Researchers claim to have cracked SIKE using a single-core Xeon processor - a far cry from the exotic world of quantum computers
The US Government via the US National Institute of Standards and Technology (NIST) is trying to promote advanced algorithms to secure post-quantum cryptography (PQC), supposedly protecting the future. Like all asymmetric crypto-systems, there is use of 2 different keys to encrypt and decrypt data. Communications between two parties, Alice and Bob, are protected because supposedly it is extremely hard to calculate the private key (used for decryption) from the associated public key (encryption). These new algorithms are intended to replace asymmetric crypto-tools which are theoretically vulnerable to quantum computers because they are based on elliptic curves and prime factorisation, the results of which quantum computers (qcomputers) can effectively guess because they can calculate an enormous number of possible answers simultaneously.

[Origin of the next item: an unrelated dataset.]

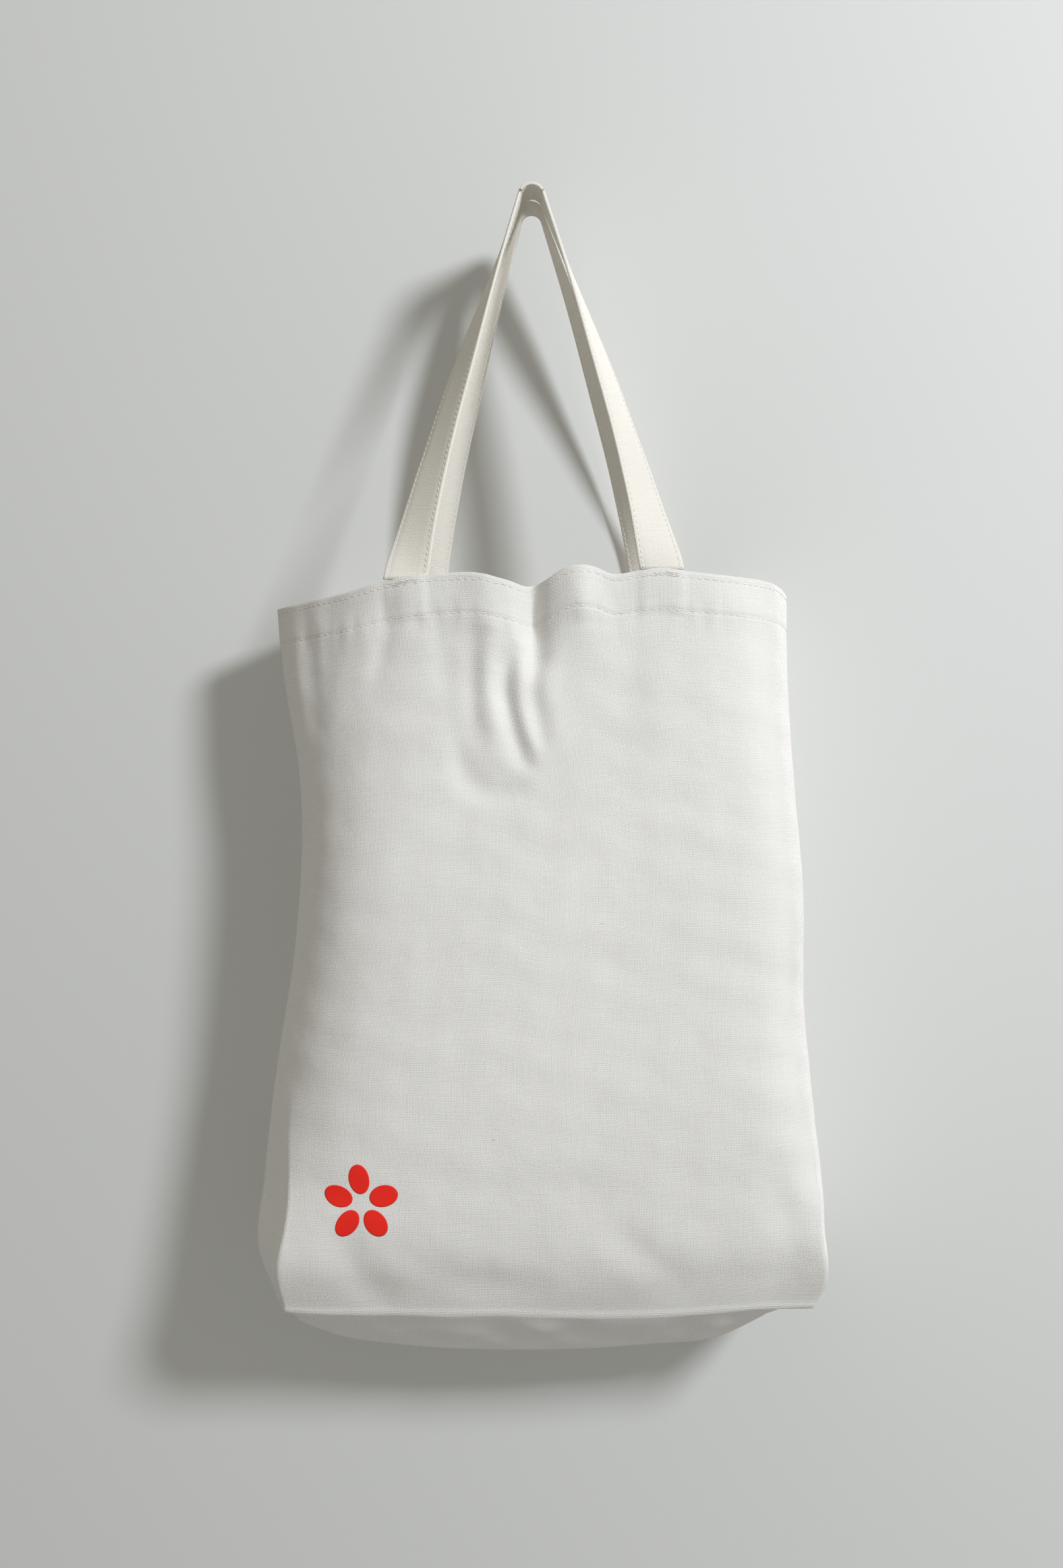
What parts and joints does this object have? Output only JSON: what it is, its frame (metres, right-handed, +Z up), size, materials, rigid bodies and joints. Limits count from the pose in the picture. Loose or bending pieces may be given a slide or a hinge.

In February, a PQC algorithm contender called Rainbow was cracked in 53 hours using a standard laptop and Rainbow did not make it to the next round. A few days ago, the Catholic University of Leuven (Belgium) cracked another contender SIKE using a simple CPU. There are four major contenders for the recommended public key post-quantum cryptography (PQC) algorithms:
CRYSTALS-KYBER,
CRYSTALS-Dilithium,
FALCON
SPHINCS+
as well as other candidates
Classic McEliee,
HQC,
BIKE SIKE
or at least there were until recently, because SIKE (Supersingular Isogeny Key Encapsulation) which implemented Supersingular Isogeny Diffie-Hellman key exchange protocol (SIDH) and had been developed by cryptographers at Microsoft, Amazon and a number of universities around the world fell out of contention despite is two algorithms: a public key encryption algorithm and a key encapsulation mechanism being developed by these computing giants. SIKE's security relies on the difficulty in finding a specific relationship (isogeny) between two elliptic curves but the Belgian researchers, Wouter Castryck and Thomas Decru, developed an attack to recover message recipient Bob's private key, solving two challenges within the Microsoft challenge code as well as also cracking tests based on NIST's quantum security classifications using a system they call Magma. Catryk and Decru say they solved Microsoft's '$IKEp182' challenge in about 4 minutes and also claim to have solved a harder test called $IKEp217, which Microsoft has offered a reward of $50,000 for solving, in 6 minutes. (See the preliminary paper). They also managed to crack SIKE using parameters believed to correspond to four different NIST levels of quantum security, each time using a single-core Intel Xeon E5-2630v2 CPU, a processor that can be bought from a computer retailer less than £150, and not requiring the quantum computers costing hundreds of millions of dollars. Even the SIKEp434 parameters, previously believed to meet NIST's quantum security level 1, took only just over an hour using on a single core and it is claimed that SIKEp503 (level 2) was broken in just over 2 hours, SIKEp610 (level 3) in just over 8 hours and SIKEp751 (level 5) in just over 20 hours and the researchers claim their attack can also be used to recover Alice's secret key....so SIKE is dead as far as cryptology is concerned.
....but you have to ask, if the programs such as SIKE and Rainbow were even in the running and so easily cracked, how safe is current or future cryptology?